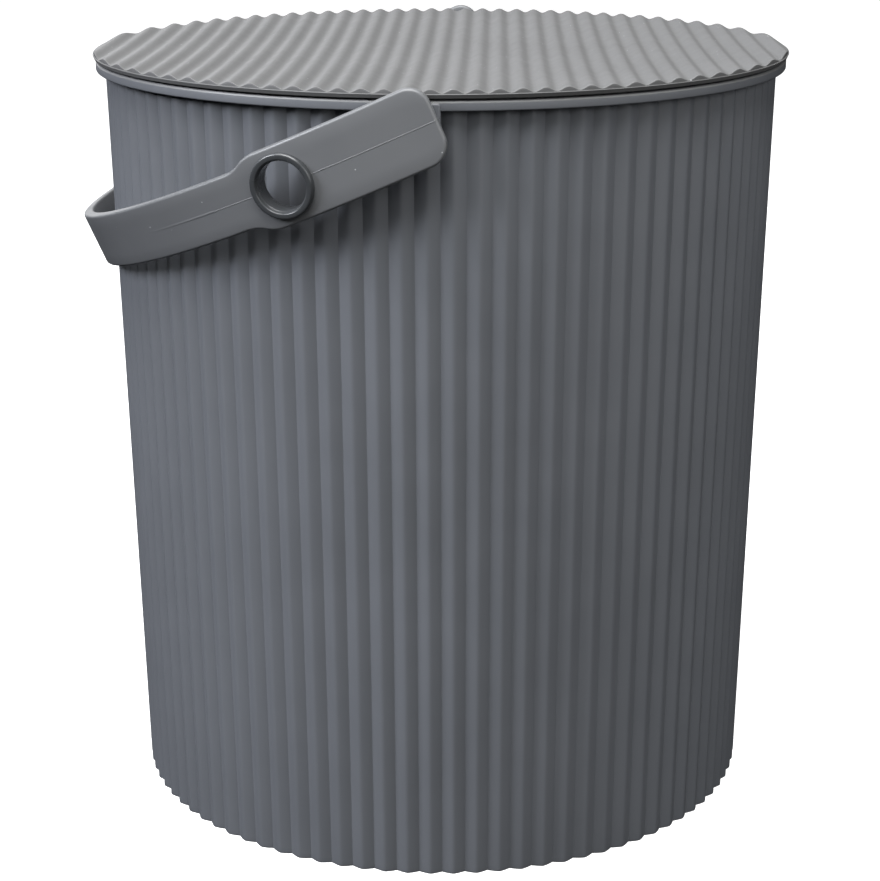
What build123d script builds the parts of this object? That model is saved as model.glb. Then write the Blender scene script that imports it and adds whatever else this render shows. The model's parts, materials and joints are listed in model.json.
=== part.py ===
"""Lidded plastic bucket with a ribbed wall, a corrugated lid and a strap handle.

Millimetres, +Z up. The origin is the centre of the foot ring, on the floor.
The two handle pivots lie on the Y axis of the plan, one in front (-Y) and one behind.
At rest the lid is on and the handle hangs to the left (-X), leaning on the wall.
The bucket is one moulding, parted here into base, wall and rim. The handle is one too,
parted into its grip, two stretches with an eyelet hole, two straight ends and the pivot
pins, so that a convex collision piece never spans the space between.
"""
from build123d import *
import os
from math import acos, atan, atan2, cos, degrees, hypot, radians, sin, sqrt

# Bucket wall: radii are measured to the crests of the ribs
base_crest_radius = 145.8
mouth_crest_radius = 152.3
wall_height = 336.9
rib_count = 90
rib_depth = 1.8
wall_thickness = 2.0
floor_thickness = 3.0
foot_height = 3.0
foot_width = 6.0

# Rim band round the mouth, and the smooth collar inside it
rim_height = 4.2
rim_overhang = 4.2
rim_edge_round = 0.6
collar_depth = 10.0
collar_step = 0.6

# Pivot lugs, the U-shaped ears that hang from the rim band
pivot_drop = 6.6
lug_radius = 11.1
lug_proud = 0.4
lug_top_drop = 0.8
lug_edge_round = 0.8
socket_depth = 5.5

# Lid
lid_overhang = 1.2
lid_shadow_gap = 1.2
flange_thickness = 1.5
flange_edge_round = 0.4
ledge_width = 0.5
trough_rise = 0.3
lid_wave_height = 1.6
lid_wave_pitch = 8.98
lid_plate_thickness = 1.8
lid_turn = 2.6
skirt_depth = 12.0
skirt_thickness = 1.8
skirt_clearance = 0.6
seat_clearance = 0.1
seat_width = 5.2

# Handle: a strap bent to a half circle, with straight ends that carry the pivots
strap_thickness = 5.0
lid_to_strap = 1.2
strap_end_length = 11.2
strap_overrun = 11.3
pad_half_width = 16.2
pad_corner_radius = 9.1
grip_half_width = 12.2
shoulder_length = 15.0
shoulder_inset = 7.4
strap_edge_round = 1.2
strap_to_wall = 0.3

# Handle pivots: a stub pin with a spacing collar on the inside of each strap end
pin_radius = 4.5
pin_clearance = 0.08
pin_tip_gap = 0.5
pin_tip_chamfer = 0.5
pivot_collar_radius = 8.5
pivot_collar_gap = 0.3

# Eyelets: flanged rings pushed into the wide part of the strap
eyelet_angle = 15.9
eyelet_bore_radius = 10.3
eyelet_tube_radius = 11.6
eyelet_flange_radius = 13.5
eyelet_proud = 2.3
eyelet_inner_length = 1.8
eyelet_clearance = 0.1
eyelet_edge_round = 0.5

# Heights and radii that follow from the sizes above
wall_draft = (mouth_crest_radius - base_crest_radius) / wall_height
floor_top = foot_height + floor_thickness
rim_radius = mouth_crest_radius + rim_overhang
rim_top = wall_height + rim_height
collar_foot = wall_height - collar_depth
pivot_height = wall_height - pivot_drop
lug_face = rim_radius + lug_proud
socket_radius = pin_radius + pin_clearance

lid_radius = rim_radius + lid_overhang
plate_radius = lid_radius - ledge_width
flange_bottom = rim_top + lid_shadow_gap
flange_top = flange_bottom + flange_thickness
trough_height = flange_top + trough_rise
crest_height = trough_height + lid_wave_height

strap_inner_radius = lid_radius + lid_to_strap
strap_outer_radius = strap_inner_radius + strap_thickness
eyelet_reach = strap_end_length + strap_outer_radius * sin(radians(eyelet_angle))

# Cutters run this far past the faces that they cut
overcut = 1.0


def crest_radius(height):
    """Radius of the rib crests on the outside of the wall at a height."""
    return base_crest_radius + wall_draft * height


mouth_radius = crest_radius(collar_foot) - rib_depth - wall_thickness - collar_step
skirt_radius = mouth_radius - skirt_clearance
pocket_radius = skirt_radius - skirt_thickness


def hang_angle():
    """Angle below level at which the strap's rounded lower edge meets the wall."""
    slope = sqrt(1 + wall_draft ** 2)
    along = strap_end_length + strap_inner_radius + strap_edge_round
    across = grip_half_width - strap_edge_round
    reach = hypot(along, across)
    level_gap = crest_radius(pivot_height) + (strap_edge_round + strap_to_wall) * slope
    turn = atan(wall_draft) + acos(level_gap / (reach * slope))
    return degrees(turn - atan2(across, along))


def polar(radius, angle):
    """Point in plan at an angle in degrees, counted round from the front (-Y)."""
    return Vector(radius * sin(radians(angle)), -radius * cos(radians(angle)), 0)


def ribbed_face(outer_radius, height):
    """Level section of the ribbed wall: crest and trough arcs in turn, a trough at the front."""
    pitch = 360 / rib_count
    middle = outer_radius - rib_depth / 2
    edges = []
    for index in range(rib_count):
        crest = polar(outer_radius, (index + 0.5) * pitch)
        trough = polar(outer_radius - rib_depth, (index + 1) * pitch)
        start, between, end = [polar(middle, (index + share) * pitch) for share in (0.25, 0.75, 1.25)]
        edges.append(ThreePointArc(start, crest, between))
        edges.append(ThreePointArc(between, trough, end))
    return Pos(0, 0, height) * Face(Wire(edges))


def ribbed_cone(bottom, top, inset):
    """Tapered ribbed solid between two heights, inset from the outside of the wall."""
    sections = [ribbed_face(crest_radius(height) - inset, height) for height in (bottom, top)]
    return loft(sections, ruled=True)


def disc(radius, bottom, top):
    """Upright cylinder between two heights."""
    return Pos(0, 0, bottom) * extrude(Circle(radius), top - bottom)


def front_and_back(solid):
    """A solid at the front pivot and its twin at the back."""
    return [solid, mirror(solid, Plane.XZ)]


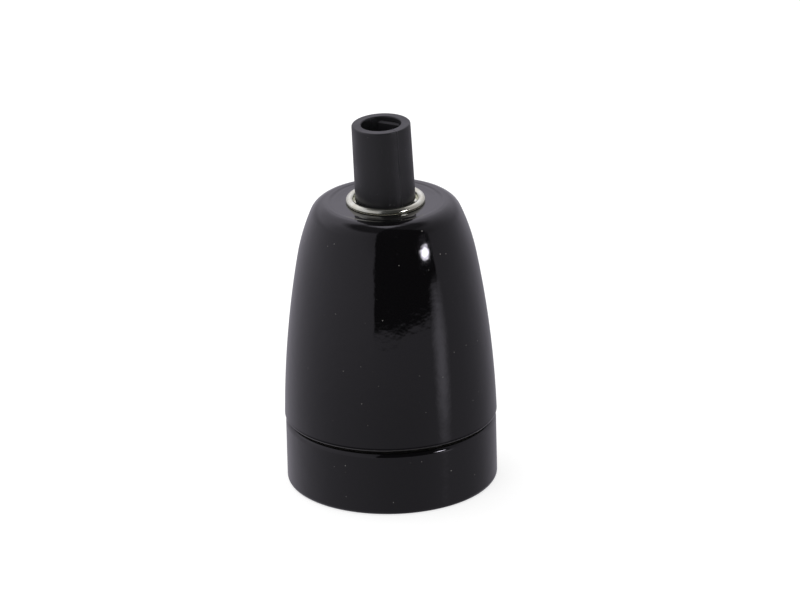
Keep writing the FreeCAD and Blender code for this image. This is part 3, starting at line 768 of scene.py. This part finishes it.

—————

WHAT TO WORK ON: Starting at the first line of the data above, please restate word for word every line up to and including the one that holds "seat_width = 5.2", and add nothing else.

FINISHED ANSWER:
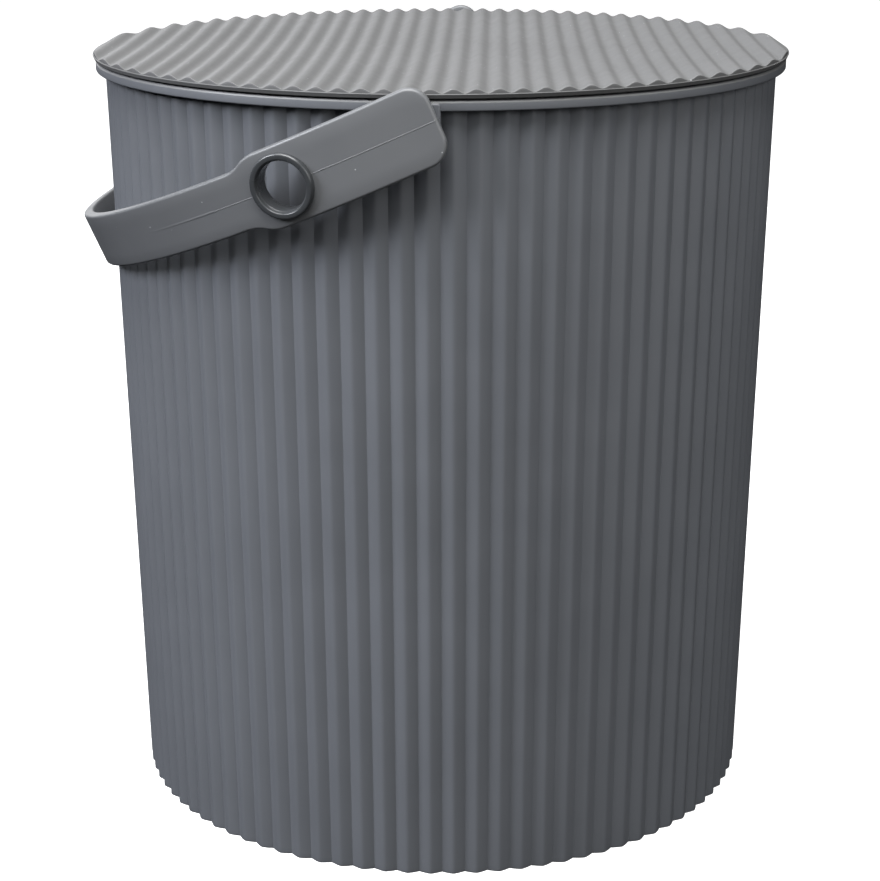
What build123d script builds the parts of this object? That model is saved as model.glb. Then write the Blender scene script that imports it and adds whatever else this render shows. The model's parts, materials and joints are listed in model.json.
=== part.py ===
"""Lidded plastic bucket with a ribbed wall, a corrugated lid and a strap handle.

Millimetres, +Z up. The origin is the centre of the foot ring, on the floor.
The two handle pivots lie on the Y axis of the plan, one in front (-Y) and one behind.
At rest the lid is on and the handle hangs to the left (-X), leaning on the wall.
The bucket is one moulding, parted here into base, wall and rim. The handle is one too,
parted into its grip, two stretches with an eyelet hole, two straight ends and the pivot
pins, so that a convex collision piece never spans the space between.
"""
from build123d import *
import os
from math import acos, atan, atan2, cos, degrees, hypot, radians, sin, sqrt

# Bucket wall: radii are measured to the crests of the ribs
base_crest_radius = 145.8
mouth_crest_radius = 152.3
wall_height = 336.9
rib_count = 90
rib_depth = 1.8
wall_thickness = 2.0
floor_thickness = 3.0
foot_height = 3.0
foot_width = 6.0

# Rim band round the mouth, and the smooth collar inside it
rim_height = 4.2
rim_overhang = 4.2
rim_edge_round = 0.6
collar_depth = 10.0
collar_step = 0.6

# Pivot lugs, the U-shaped ears that hang from the rim band
pivot_drop = 6.6
lug_radius = 11.1
lug_proud = 0.4
lug_top_drop = 0.8
lug_edge_round = 0.8
socket_depth = 5.5

# Lid
lid_overhang = 1.2
lid_shadow_gap = 1.2
flange_thickness = 1.5
flange_edge_round = 0.4
ledge_width = 0.5
trough_rise = 0.3
lid_wave_height = 1.6
lid_wave_pitch = 8.98
lid_plate_thickness = 1.8
lid_turn = 2.6
skirt_depth = 12.0
skirt_thickness = 1.8
skirt_clearance = 0.6
seat_clearance = 0.1
seat_width = 5.2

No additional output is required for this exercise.